The Argument Against Evolution Theory

You know how we got here, don’t you? Charles Darwin told us. We started as single cells in a gloopy soup. We grew fins and became fish, fins became legs and we morphed into lizards, then mice, meerkats, and monkeys. Finally evolution shaved the monkeys, gave them brains capable of starting wars, and hey presto, humans. We are one hundred per cent sure that our ancestors were mono-browed mammoth-hunters. Anyone who thinks different is redder in the neck than the entire Hazzard County police department. Right?

Wrong. There’s no solid proof for Darwinian Evolution. None. It’s a great theory, it fits beautifully, and there’s a load of evidence – DNA analysis, the shape of turtles’ shells on Galapagos, third nipples and Wayne Rooney – but no solid proof. Here are some arguments that shoot holes in Mr Darwin’s work.


Gaps in the fossil record


There are no fossils of inter-class animals, i.e. half lizard, half mammal; or even inter-species animals, e.g. half-dog, half cat. When Origin of the Species was published in 1859, Darwin said that within a hundred years these fossil gaps would be closed by further excavation. A hundred and fifty years later and… no joy. Not one gap filled.

Here’s a good example. A giraffe’s food is high up. Giraffes that couldn’t reach it died, so their necks got longer and longer over millennia until we have today’s lanky leaf-licker. There must, therefore, be fossils of giraffes with quite long, medium length and nearly-as-long-as-they-are-now necks. None have been found. No such fossil path exists for any living species.


The eye can’t have ‘evolved’


Evolution theory falls apart when you apply it to complex organs.

The eye, for example, is made up of different pieces of equipment doing different jobs. Which came first, the retina or the lens?

Here’s an analogy. If you make a mousetrap, you can’t start with a wooden base, catch a few mice, add a spring and catch a couple more, and so on, until you have a whole mousetrap catching lots of mice. For a mousetrap to catch any mice, the components must be assembled separately and then all used together. The parts of an eye work in the same way – each useless without the others. They can’t have evolved apart from each other – evolution doesn’t allow things to develop that aren’t immediately useful. They can’t have evolved together for the same reason.

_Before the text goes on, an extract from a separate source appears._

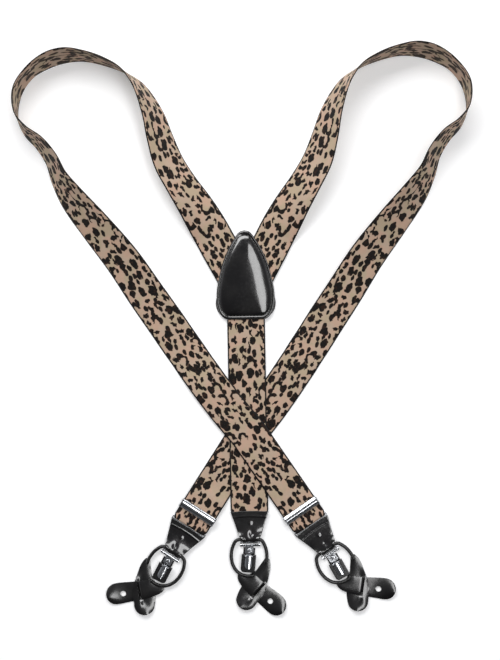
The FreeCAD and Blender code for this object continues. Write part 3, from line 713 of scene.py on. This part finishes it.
def finish_node(node, material, edge=0.2):
    """Gives a CAD node its finish, and rounds its sharp edges by so many millimetres."""
    piece = bpy.data.objects[node]
    piece.data.materials.clear()
    piece.data.materials.append(material)
    if edge:
        rounding = piece.modifiers.new("rounded_edges", "BEVEL")
        rounding.width = edge * MM
        rounding.segments = 2
        rounding.limit_method = "ANGLE"
        rounding.angle_limit = math.radians(35)
        rounding.harden_normals = False
    return piece


finish_node("patch_lining", matte_leather(), 0.3)

# Leather tabs.
# One piece of patent leather folded round the chrome hanger and the rolled loop: its back layer
# lies under the strap's end, its front layer swells over the loop, and both are sewn at the top.

# down the strap, and height of the leather's middle
TAB_PROFILE = [(0.3, 0.55), (7.0, 0.55), (14.0, 0.5), (21.0, 0.48), (27.1, 0.48), (28.2, 0.97)]
TAB_PROFILE += [(28.63, 2.0), (28.15, 3.2), (27.55, 4.6), (26.7, 5.85), (25.0, 6.5), (22.5, 6.2)]
TAB_PROFILE += [(19.0, 5.35), (15.0, 4.25), (11.5, 3.68), (9.0, 3.52), (6.5, 3.5), (3.0, 3.5)]
TAB_PROFILE += [(-0.4, 3.5)]
TAB_HALVES = [(-1, 17.8), (0, 17.6), (4, 16.2), (9, 14.4), (13.5, 12.9), (19, 11.2), (22.6, 10.0)]
TAB_HALVES += [(23.6, 8.8), (24.8, 7.7), (28.7, 7.65)]
TAB_LEATHER = 0.85 * MM
TAB_BACK_INSET = 0.25
TAB_ARCH = (0.8, 4)
TAB_FRONT_FROM = 0.55
TAB_COLUMNS = 28
TAB_ROWS = 150


def table_value(rows, at):
    """The value at a place in rows of (place, value), in straight runs."""
    for (a, first), (b, second) in zip(rows, rows[1:]):
        if at <= b:
            return first + (second - first) * (at - a) / (b - a)
    return rows[-1][1]


def place_at(piece, end):
    """Carries a piece drawn about a tab's top edge, with the strap's end downwards."""
    origin, across, down = end_frame(end)
    matrix = Matrix((across, -down, UP)).transposed().to_4x4()
    matrix.translation = origin
    piece.data.transform(matrix)
    if end == "left":
        piece.data.flip_normals()
    piece.data.update()


def apply_modifiers(piece):
    bpy.ops.object.select_all(action="DESELECT")
    piece.select_set(True)
    bpy.context.view_layer.objects.active = piece
    for modifier in list(piece.modifiers):
        bpy.ops.object.modifier_apply(modifier=modifier.name)


def tab_height(down, up, share):
    """Height of the front layer: it swells in the middle and is pinched at its sides."""
    lift = max(up - 3.5, 0)
    pinch = smooth((22.5 - down) / 7.0)
    side = abs(share) ** 2.5
    crease = math.exp(-((share - 0.12) / 0.2) ** 2) * math.exp(-((down - 20.0) / 3.2) ** 2)
    crease_line = down - 3.6 - 1.2 * share * share
    tooled = 0.34 * math.exp(-(crease_line / 0.7) ** 2)
    dimple = 0.6 * math.exp(-((share - 0.03) / 0.08) ** 2 - ((down - 10.0) / 1.6) ** 2)
    flare = 0.5 * smooth((abs(share) - 0.55) / 0.3) * math.exp(-((down - 24.6) / 1.5) ** 2)
    return up - lift * side * 0.8 * pinch - crease * 0.75 + tooled + dimple + flare


def tab_piece(name):
    bpy.ops.object.select_all(action="DESELECT")
    bpy.ops.mesh.primitive_grid_add(x_subdivisions=TAB_COLUMNS, y_subdivisions=TAB_ROWS, size=2)
    tab = active_mesh(name)
    knots = distances(TAB_PROFILE, 2)
    for vertex in tab.data.vertices:
        share, way = vertex.co.x, (vertex.co.y + 1) / 2
        down, up = curve_at(TAB_PROFILE, knots, knots[-1] * way)
        front = way > TAB_FRONT_FROM
        half = table_value(TAB_HALVES, down) - (0 if front else TAB_BACK_INSET)
        if front:
            up = tab_height(down, up, share)
        arch = (1 - share * share) * TAB_ARCH[0] * smooth((TAB_ARCH[1] - down) / TAB_ARCH[1])
        vertex.co = Vector((share * half, -down + arch, up)) * MM
    thick = tab.modifiers.new("thickness", "SOLIDIFY")
    thick.thickness = TAB_LEATHER
    thick.offset = 0
    thick.use_even_offset = False
    rounding = tab.modifiers.new("rounded", "BEVEL")
    rounding.width = 0.3 * MM
    rounding.segments = 2
    rounding.limit_method = "ANGLE"
    rounding.angle_limit = math.radians(50)
    apply_modifiers(tab)
    bpy.ops.object.shade_smooth()
    bpy.ops.object.select_all(action="DESELECT")
    return tab, knots[-1] * MM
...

A year after ‘Origin of the Species’ Darwin confessed to a friend:

“The eye to this day gives me a cold shudder.”


The Cambrian Explosion


Almost all groups of animals that we can see today first appeared in a geological blink of an eye, between 525 and 530 million years ago. They weren’t around before, then suddenly there they were, all nicely ‘evolved’. Every known body-shape of animal, either extinct or living, appeared. This can be explained neither by Darwinism nor by modern scientists who thump their textbooks and call Evolution a ‘fact’.


Why have some animals refused to get evolved?

Darwinism says that evolution never stops. Organisms are in constant competition to survive, so must continually modify to keep up. But not all creatures are taking part. Opossoms, placid cat-size bundles of fur from the US, have remained pretty much unchanged for 65 million years. Oysters haven’t changed more than a jot for 400 million. So are these creatures perfect? No – they can’t be, by the definition of the word. So why haven’t they changed?

So how did we get here?


This is where the argument gets jammed. As soon as Darwinism is questioned, Darwinists jump about saying that any anti-evolutionists are crazy god-botherers. They’re usually right. Most anti-Darwin research is funded by right wing Christian groups.

But the scientists are just as bad. Richard Dawkins, Britain’s top biology man, has said that anyone who doesn’t “believe [in evolution] is ignorant, stupid, or insane”. His, and others, refusal to listen to any argument against evolution is as scarily fundamental as any bible-basher’s creationist rant. As there is no direct proof for Darwinism, a 100% belief in it must be considered an act of faith. Not very scientific.

Scientists and religious leaders are too blinkered to consider for a moment that they might both be wrong. Neither argument is fact, both are but theories. There’s no reason that some genius won’t pop up next week with a totally new explanation.

Douglas Adams’ idea that the earth’s a super-computer run my white mice suddenly doesn’t seem so far-fetched after all.